A small nucleus of Air Staff officers who shared this line of thinking banded together on a project they called NU-OPTS, for Nuclear Options or Nuclear Operations. Its leaders were General Richard Ellis, director of plans, who had spent years in the Tactical Air Command, SAC’s rival within the Air Force, and who had worked on the first NATO war plan involving tactical nuclear weapons, all of which were to be fired against strictly military targets; General Russell Dougherty, assistant director of plans, who had done tactical bombing in the Korean War; General Leslie Bray of the war plans office, a former SAC officer who then served in the Pacific and became heavily influenced by the critiques of massive retaliation in the late 1950s; and the group’s intellectual master, General Richard Yudkin.
Yudkin was a most peculiar Air Force officer—short, rotund, Jewish, bookish, a bachelor with no hobbies or interests outside the Air Force, a man who had never been a pilot or a navigator, who had climbed to the rank of major general and director of Air Force policy on his brainpower. Even more than his colleagues, Yudkin had felt continually frustrated by the budget-cutting and anti-counterforce sentiments of Robert McNamara. He realized that if the Air Force was to move to the forefront again, some new concepts—justifying both a credible nuclear war-fighting capability and procurement of more Air Force weapons—would have to be formulated. In the past, Yudkin had frequently found inspiration in discussions with the strategists at RAND, and off to RAND he journeyed again, in search of new rationales.
When Yudkin called, he was taken to the director of RAND’s new strategic studies division, James R. Schlesinger. Schlesinger was practically the ideal type to help launch a revival of the RAND tradition. Everything about him spelled “defense intellectual”—the slightly jaded sensibility, the whiff of arrogance, the pipe-puffing affectation of cool insouciance. Like most of the leading lights, Schlesinger was an economist by training and so fell in comfortably with the culture of calculation and the rational-marketplace assumptions of nuclear war-fighting. He had come to RAND in 1961, naturally read all the classic RAND literature and quickly befriended Andy Marshall, who passed along to him the guiding principles of the old RAND Strategic Objectives Committee and the Kaufmann counterforce briefing.

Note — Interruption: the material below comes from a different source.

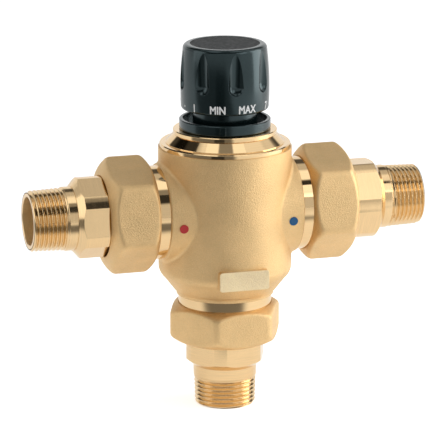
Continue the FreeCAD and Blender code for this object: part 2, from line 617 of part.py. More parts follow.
def knob_side(z):
    """Radius of the knob's gently bellied side at a height."""
    if z < KNOB_BELLY_Z:
        t = (KNOB_BELLY_Z - z) / (KNOB_BELLY_Z - SKIRT_Z)
        return KNOB_BELLY_R - (KNOB_BELLY_R - KNOB_FOOT_R) * t * t
    t = (z - KNOB_BELLY_Z) / (KNOB_TOP - KNOB_BELLY_Z)
    return KNOB_BELLY_R - (KNOB_BELLY_R - KNOB_CROWN_R) * t * t


def flute():
    """A ball-ended cutter that leans out of the knob's side towards the crown."""
    deep_z = FLUTE_FOOT + FLUTE_R * FLUTE_BOWL
    inner = V(0, -(knob_side(deep_z) + FLUTE_R - FLUTE_DEEP), deep_z)
    outer = V(0, -(knob_side(FLUTE_HEAD) + FLUTE_R - FLUTE_SHALLOW), FLUTE_HEAD)
    lean = outer - inner
    cutter = Part.makeCylinder(FLUTE_R, lean.Length * FLUTE_RUN, inner, lean)
    return cutter.fuse(Part.makeSphere(FLUTE_R, inner))


def knob():
    inner = KNOB_BELLY_R - KNOB_WALL
    web = KNOB_TOP - CAP_T - TOP_WEB
    belly = (KNOB_BELLY_Z + KNOB_TOP - CROWN_ROUND) / 2
    waist = (SKIRT_Z + KNOB_BELLY_Z) / 2
    on_arc = 1 - math.cos(math.radians(45))
    skirt, crown = SKIRT_ROUND * on_arc, CROWN_ROUND * on_arc
    shape = turned([
        (0, web), (inner, web), (inner, SKIRT_Z), (KNOB_FOOT_R - SKIRT_ROUND, SKIRT_Z),
        ((KNOB_FOOT_R - skirt, SKIRT_Z + skirt), (knob_side(SKIRT_Z + SKIRT_ROUND), SKIRT_Z + SKIRT_ROUND)),
        ((knob_side(waist), waist), (KNOB_BELLY_R, KNOB_BELLY_Z)),
        ((knob_side(belly), belly), (knob_side(KNOB_TOP - CROWN_ROUND), KNOB_TOP - CROWN_ROUND)),
        ((knob_side(KNOB_TOP) - crown, KNOB_TOP - crown), (knob_side(KNOB_TOP) - CROWN_ROUND, KNOB_TOP)),
        (CAP_R + THREAD_GAP, KNOB_TOP), (CAP_R + THREAD_GAP, KNOB_TOP - CAP_T), (0, KNOB_TOP - CAP_T),
    ])
    shape = shape.fuse(tube(SLEEVE_R, SLEEVE_R - SLEEVE_WALL, SLEEVE_FOOT, web + ROOT_LAP))
    hub_foot = spline_foot() + HUB_CLEAR
    shape = shape.fuse(rod(HUB_TUBE_R, hub_foot, web + ROOT_LAP))
    for cutter in around(flute(), FLUTES, FLUTE_AZ):
        shape = shape.cut(cutter)
    shape = shape.cut(spline(hub_foot - OVERCUT, spline_top(), SLIDE_GAP))
    shape = shape.cut(rod(SCREW_R + SCREW_HOLE_GAP, spline_top() - OVERCUT, KNOB_TOP))
    return shape.cut(rod(SCREW_HEAD_R + PLUG_GAP, spline_top() + SCREW_WEB, KNOB_TOP))


def knob_cap():
    """The bare disc in the knob's top, with the ring that plugs it into the screw's well."""
    under, top = KNOB_TOP - CAP_T, KNOB_TOP - CAP_SINK
    plug = SCREW_HEAD_R + PLUG_GAP
    return turned([
        (0, under), (plug - PLUG_WALL, under), (plug - PLUG_WALL, under - PLUG_LEN), (plug, under - PLUG_LEN),
        (plug, under), (CAP_R, under), (CAP_R, top - CAP_EDGE), (CAP_R - CAP_EDGE, top), (0, top),
    ])


def bonnet_oring():
    return ring(BONNET_THREAD_R - BONNET_SEAL_R, BONNET_SEAL_R, BARREL_TOP - BONNET_SEAL_R)


def nodes():
    """Each sub-part's name with its solid, in the valve's own frame."""
    yield "valve_body", valve_body()
    yield "bonnet", bonnet()
    yield "bonnet_oring", bonnet_oring()
    yield "index_ring", index_ring()
    yield "knob", knob()
    yield "knob_cap", knob_cap()
    yield "knob_screw", knob_screw()
    yield "adjusting_spindle", adjusting_spindle()
    yield "spindle_circlip", spindle_circlip()
    for name, z in zip(("spindle_oring_lower", "spindle_oring_upper"), STEM_RING_Z):
        yield name, ring(STEM_R - STEM_RING_R, STEM_RING_R, z)
    yield "spring_carrier", spring_carrier()
    yield "carrier_ring", carrier_ring()
    yield "pressure_cup", pressure_cup()
    yield "overload_spring", overload_spring()
    yield "element_piston", element_piston()
    yield "thermostatic_element", thermostatic_element()
    yield "shutter", shutter()
    yield "shutter_oring", ring(GUIDE_R - ORING_R, ORING_R, 0)
    yield "lower_seat", lower_seat()
    yield "return_spring", return_spring()
    for port in PORTS:
        yield port + "_union_nut", union_nut(port)
        yield port + "_tailpiece", tailpiece(port)
        yield port + "_gasket", gasket(port)
    for port in ("hot", "cold"):
        yield port + "_mark", dot(port)
        yield port + "_check_body", check_body(port)
        yield port + "_check_poppet", check_poppet(port)
        yield port + "_check_spring", check_spring(port)


def main():
    os.makedirs("parts", exist_ok=True)
    for name, shape in nodes():
        shape.translate(V(0, 0, REACH))
        solid = shape if shape.ShapeType == "Solid" else Part.makeCompound(shape.Solids)
        print(f"{name:24s} solids {len(shape.Solids)} valid {shape.isValid()} volume {shape.Volume:10.1f}")
        solid.exportStep("parts/" + name + ".step")


main()
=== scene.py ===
import json
import math

import bmesh
import bpy
from mathutils import Matrix, Vector
from mathutils.bvhtree import BVHTree

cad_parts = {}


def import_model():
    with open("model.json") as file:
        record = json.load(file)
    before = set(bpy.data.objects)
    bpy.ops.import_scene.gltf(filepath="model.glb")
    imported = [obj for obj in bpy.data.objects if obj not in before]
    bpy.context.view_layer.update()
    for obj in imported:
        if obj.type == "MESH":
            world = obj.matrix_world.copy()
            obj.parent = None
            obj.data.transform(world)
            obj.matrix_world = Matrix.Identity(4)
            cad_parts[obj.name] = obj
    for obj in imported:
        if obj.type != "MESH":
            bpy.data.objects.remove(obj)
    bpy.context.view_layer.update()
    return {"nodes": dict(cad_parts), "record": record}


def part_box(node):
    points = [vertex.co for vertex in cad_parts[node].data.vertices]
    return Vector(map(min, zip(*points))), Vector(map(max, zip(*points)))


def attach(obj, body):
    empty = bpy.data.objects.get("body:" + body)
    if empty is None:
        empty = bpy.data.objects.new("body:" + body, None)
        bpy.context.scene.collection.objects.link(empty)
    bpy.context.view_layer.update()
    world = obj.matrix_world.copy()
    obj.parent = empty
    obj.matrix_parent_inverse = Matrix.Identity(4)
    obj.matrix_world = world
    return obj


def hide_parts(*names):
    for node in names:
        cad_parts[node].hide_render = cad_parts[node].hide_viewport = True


# The dressed model of the mixing valve: metres, in the frame of the CAD model.

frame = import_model()
NODES = frame["nodes"]
MOUNTS = {mount["name"]: mount for mount in frame["record"]["mounts"]}

MM = 0.001
CENTRE = Vector((0.0, 0.0, MOUNTS["hot_inlet"]["pos_m"][2]))   # where the ports' axes meet

# ---- camera ----
VIEW_AZIMUTH, VIEW_ELEVATION = -16.6, 14.3
VIEW_DISTANCE = 1.8
VIEW_WIDTH = 0.2345          # what the picture spans at the valve's axis
AIM_RIGHT, AIM_UP = -2.3 * MM, -7.1 * MM
SENSOR_WIDTH = 36.0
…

By the mid-1960s, Schlesinger, like several others, had started to wonder about the feasibility of counterforce. Since the Soviets were building more missiles and hardening them in silos or putting them in Polaris-type submarines, a counterforce campaign might not be so effective. Moreover, it would require firing so many missiles that the Soviets might not be able to distinguish a “limited” counterforce strike from an all-out attack, and retaliate accordingly with a massive blow against American cities. Since avoiding urban damage was the whole point of the RAND strategy, counterforce could soon have counterproductive consequences. And yet the problem of “credible deterrence” remained. What was the nuclear strategy that would avoid both the implausibility of counterforce and the recklessness of minimum deterrence or massive retaliation? Schlesinger found his answer in the writings of RAND alumnus Tom Schelling—the option of “limited” or “graduated reprisals,” in Schelling’s words: small-scale nuclear strikes, shots across the bow, bargaining counters demonstrating American will and resolve, pricks of pain shooting a message to the Soviets that more pain will follow unless they desist from their aggression at once.
In December 1968, under Yudkin’s direction, Schlesinger wrote a RAND memorandum called Rationale for NU-OPTS, very briefly sketching the basic principles of the Schelling strategy. Schlesinger also told Yudkin that the strategy would make an ideal rationale for a new manned bomber. The Air Force had been destroying its own case by painting the bomber as little more than a manned missile; in so straightforward a comparison, the Minuteman ICBM was certainly more cost-effective than, say, the B-70. However, if one envisioned the Soviets grabbing northern Norway or some other region where the U.S. would find it difficult to meet the threat with conventional forces alone, the small-strike strategy would be an appropriate response, and the manned bomber—more precise and reliable than the missiles of the day—would be the ideal instrument.